Temporary erosion of status or loss of influence?
The growing criticism against Mesbah-Yazdi in the religious establishment, the political system, and the conservative media is an indication that his political status has eroded. Having lost his influence in the president’s office, he may lose even further influence within the political system and the conservative media to the benefit of the centrist faction of the conservative camp.
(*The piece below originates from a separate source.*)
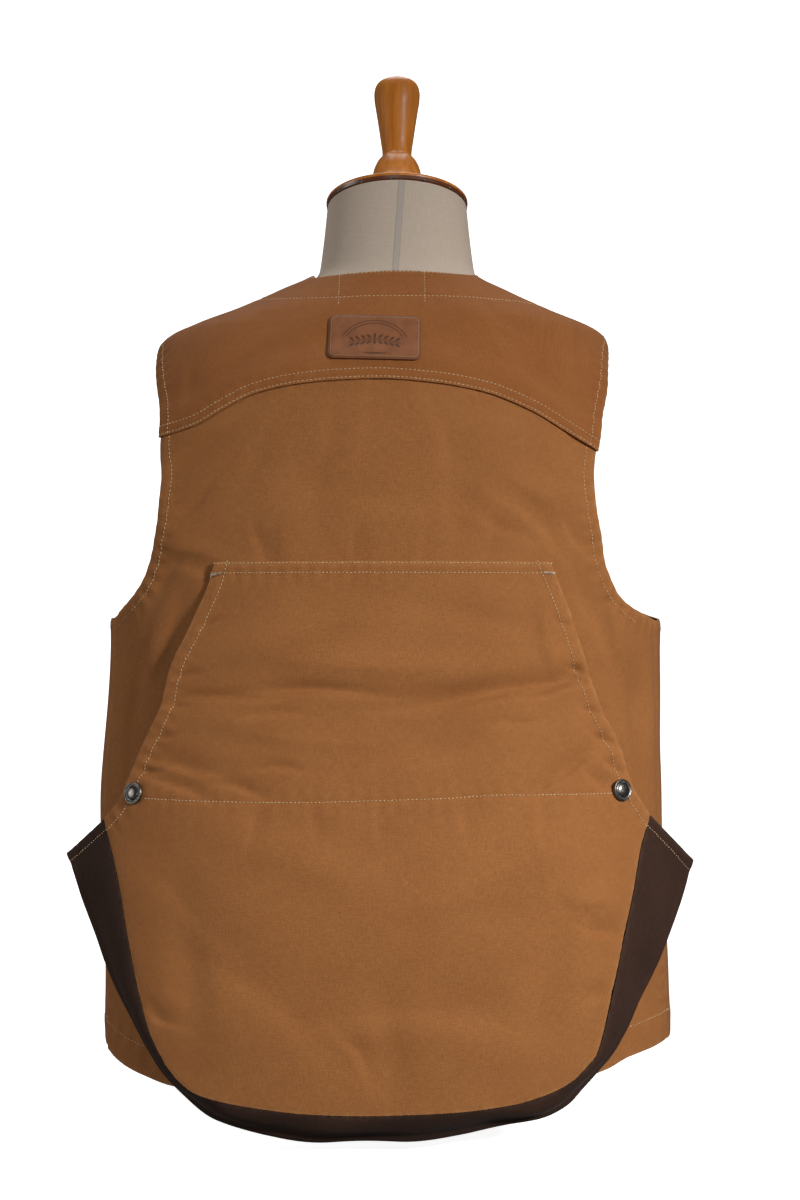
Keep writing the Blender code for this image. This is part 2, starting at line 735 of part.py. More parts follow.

It is not inconceivable that, similarly to other processes undergone by the Iranian political system since the Islamic revolution, the apparent erosion of Mesbah-Yazdi’s and his supporters’ status in the radical right is only temporary—at any rate, it is unlikely that he will lose altogether his influence in the religious establishment and the political system. However, the damage done to the radical cleric’s status may undermine his ability to fulfill a major, influential role in future political struggles, particularly the one that will likely emerge for the succession of the current Supreme Leader.
 In this context, see Meir Litvak, “The rule of jurisprudent and the struggle for democracy: the religious discourse in Iran” (Hebrew), in David Menashri and Liora Hendelman-Baavur (Eds.), Iran – Anatomy of Revolution (Tel-Aviv, 2009), pp. 47-75.